▸ Task brief
Reproduce all of the records exactly.
*** Task input ***
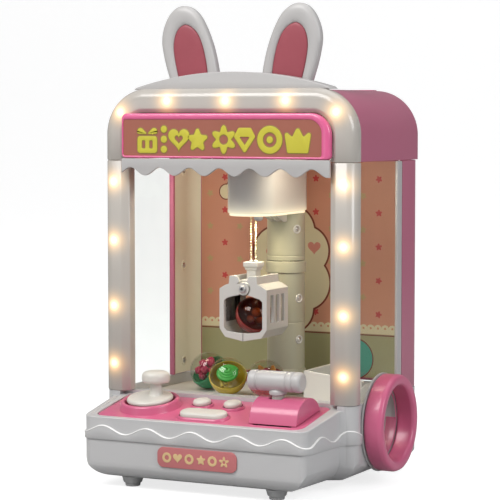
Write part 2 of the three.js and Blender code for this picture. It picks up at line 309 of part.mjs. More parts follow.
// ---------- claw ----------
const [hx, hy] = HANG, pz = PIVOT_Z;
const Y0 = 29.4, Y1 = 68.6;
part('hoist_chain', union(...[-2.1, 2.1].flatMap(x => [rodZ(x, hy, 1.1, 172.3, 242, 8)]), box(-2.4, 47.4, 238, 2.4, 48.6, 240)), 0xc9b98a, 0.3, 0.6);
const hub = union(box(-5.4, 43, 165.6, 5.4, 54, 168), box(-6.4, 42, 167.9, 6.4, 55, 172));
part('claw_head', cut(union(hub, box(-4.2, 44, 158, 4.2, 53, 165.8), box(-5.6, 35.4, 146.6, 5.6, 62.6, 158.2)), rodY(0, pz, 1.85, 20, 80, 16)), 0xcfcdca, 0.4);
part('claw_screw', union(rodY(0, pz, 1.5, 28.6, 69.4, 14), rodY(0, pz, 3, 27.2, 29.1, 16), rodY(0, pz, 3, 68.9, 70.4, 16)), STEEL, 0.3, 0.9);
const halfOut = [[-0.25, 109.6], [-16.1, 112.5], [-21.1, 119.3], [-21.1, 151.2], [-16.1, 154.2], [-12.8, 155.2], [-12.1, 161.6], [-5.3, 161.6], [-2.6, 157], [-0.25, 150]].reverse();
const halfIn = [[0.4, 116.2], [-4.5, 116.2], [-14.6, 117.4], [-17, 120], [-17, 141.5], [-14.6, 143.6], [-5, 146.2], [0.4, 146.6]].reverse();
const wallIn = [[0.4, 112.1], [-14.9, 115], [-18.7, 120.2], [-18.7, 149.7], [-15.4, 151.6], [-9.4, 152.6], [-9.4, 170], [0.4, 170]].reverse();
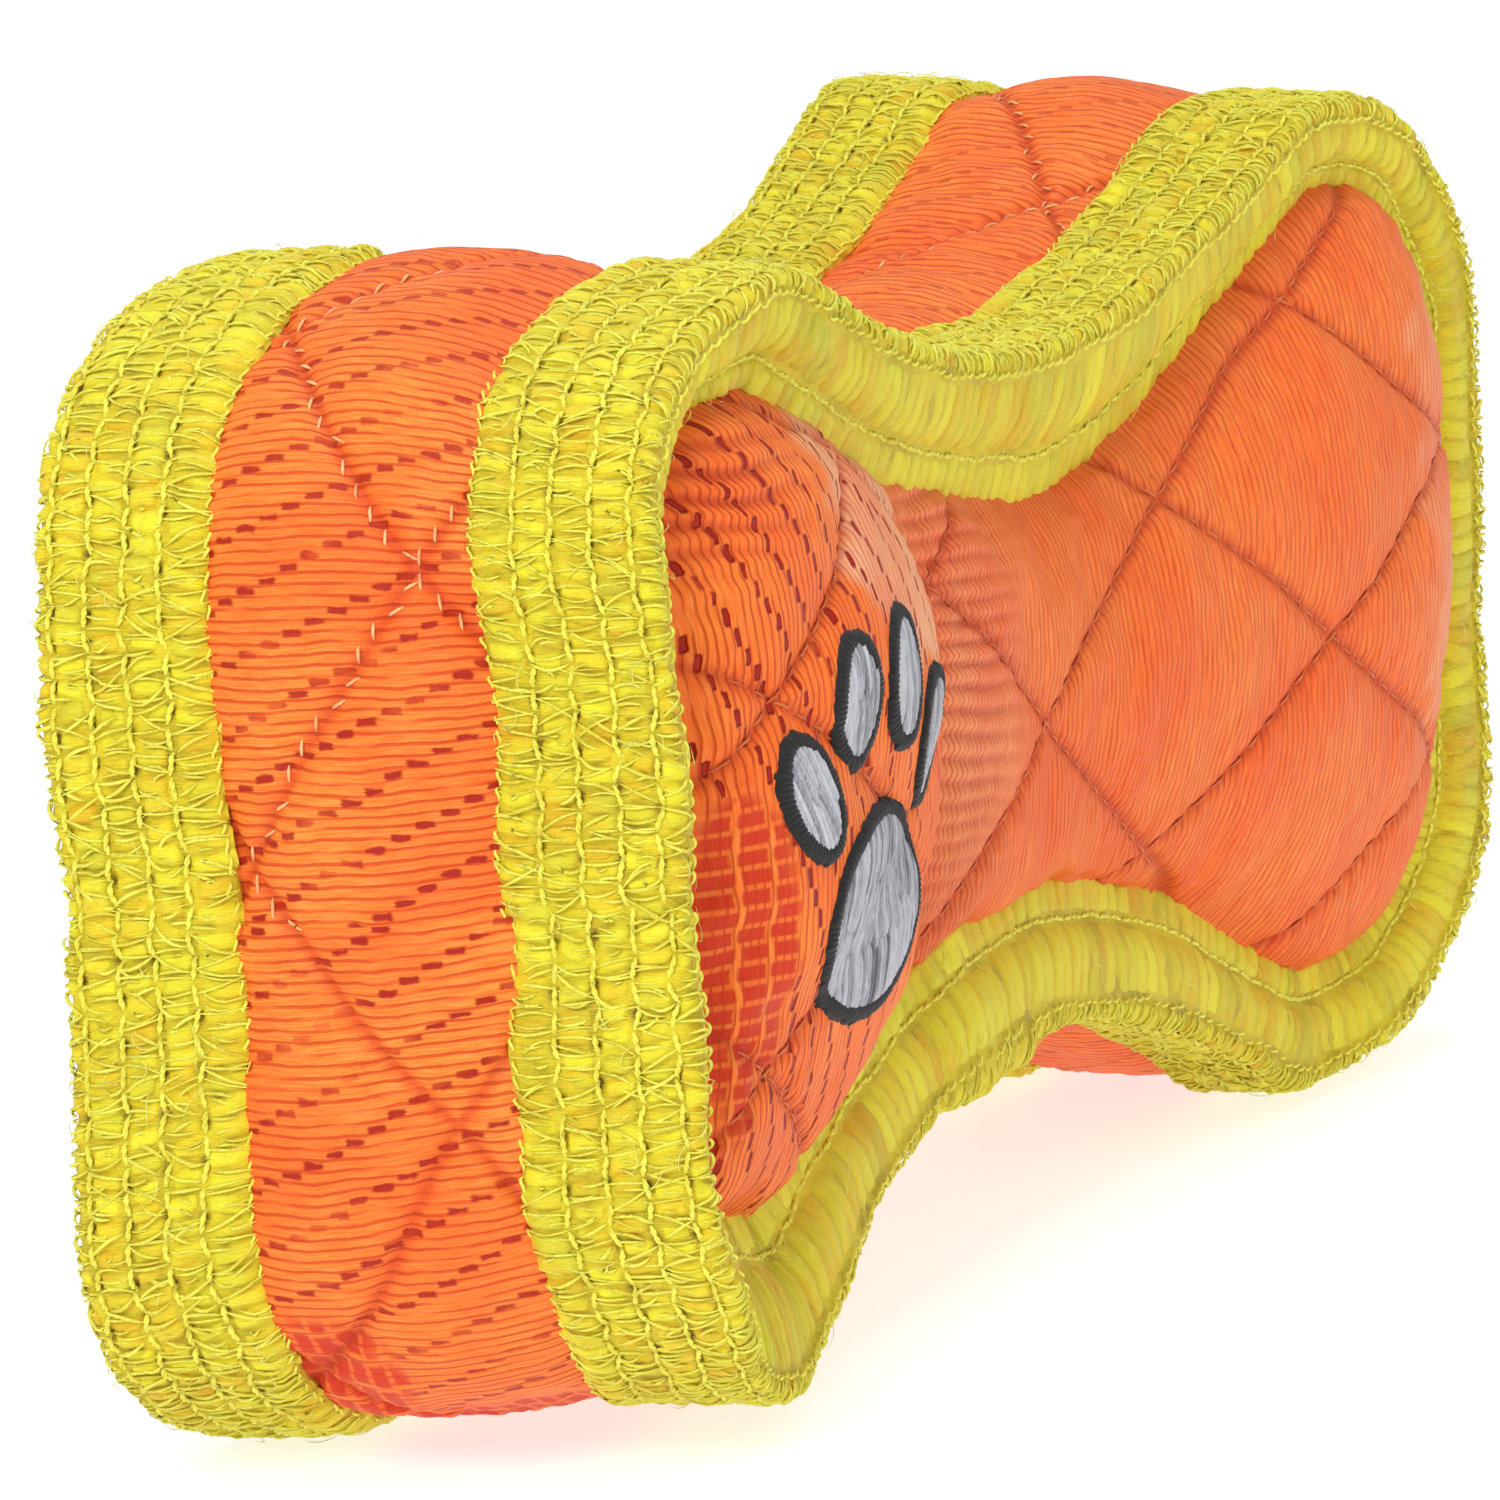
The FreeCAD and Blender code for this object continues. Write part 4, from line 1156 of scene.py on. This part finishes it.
***
▸ Completed task
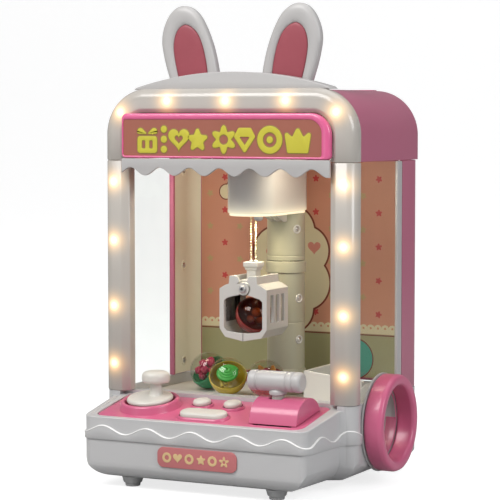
Write part 2 of the three.js and Blender code for this picture. It picks up at line 309 of part.mjs. More parts follow.
// ---------- claw ----------
const [hx, hy] = HANG, pz = PIVOT_Z;
const Y0 = 29.4, Y1 = 68.6;
part('hoist_chain', union(...[-2.1, 2.1].flatMap(x => [rodZ(x, hy, 1.1, 172.3, 242, 8)]), box(-2.4, 47.4, 238, 2.4, 48.6, 240)), 0xc9b98a, 0.3, 0.6);
const hub = union(box(-5.4, 43, 165.6, 5.4, 54, 168), box(-6.4, 42, 167.9, 6.4, 55, 172));
part('claw_head', cut(union(hub, box(-4.2, 44, 158, 4.2, 53, 165.8), box(-5.6, 35.4, 146.6, 5.6, 62.6, 158.2)), rodY(0, pz, 1.85, 20, 80, 16)), 0xcfcdca, 0.4);
part('claw_screw', union(rodY(0, pz, 1.5, 28.6, 69.4, 14), rodY(0, pz, 3, 27.2, 29.1, 16), rodY(0, pz, 3, 68.9, 70.4, 16)), STEEL, 0.3, 0.9);
const halfOut = [[-0.25, 109.6], [-16.1, 112.5], [-21.1, 119.3], [-21.1, 151.2], [-16.1, 154.2], [-12.8, 155.2], [-12.1, 161.6], [-5.3, 161.6], [-2.6, 157], [-0.25, 150]].reverse();
const halfIn = [[0.4, 116.2], [-4.5, 116.2], [-14.6, 117.4], [-17, 120], [-17, 141.5], [-14.6, 143.6], [-5, 146.2], [0.4, 146.6]].reverse();
const wallIn = [[0.4, 112.1], [-14.9, 115], [-18.7, 120.2], [-18.7, 149.7], [-15.4, 151.6], [-9.4, 152.6], [-9.4, 170], [0.4, 170]].reverse();
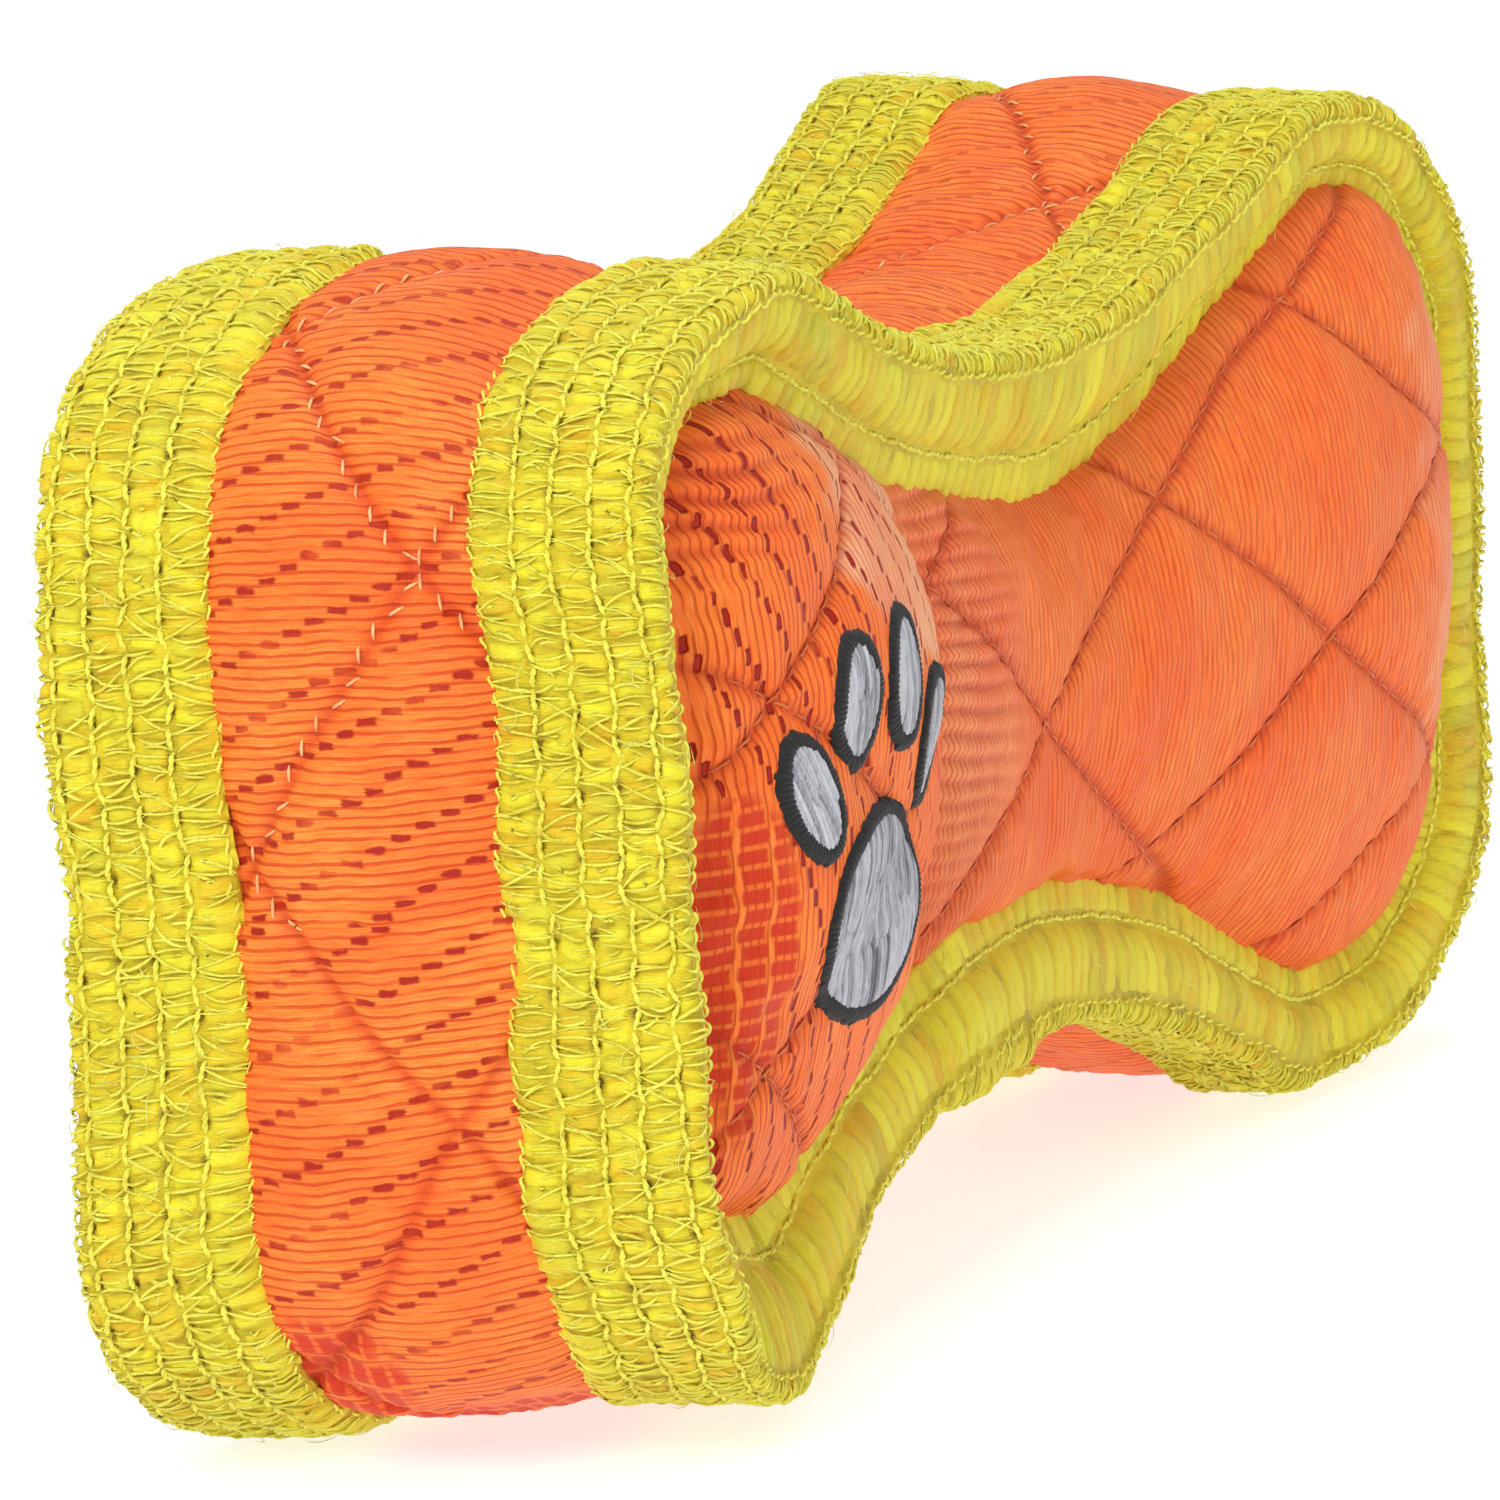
The FreeCAD and Blender code for this object continues. Write part 4, from line 1156 of scene.py on. This part finishes it.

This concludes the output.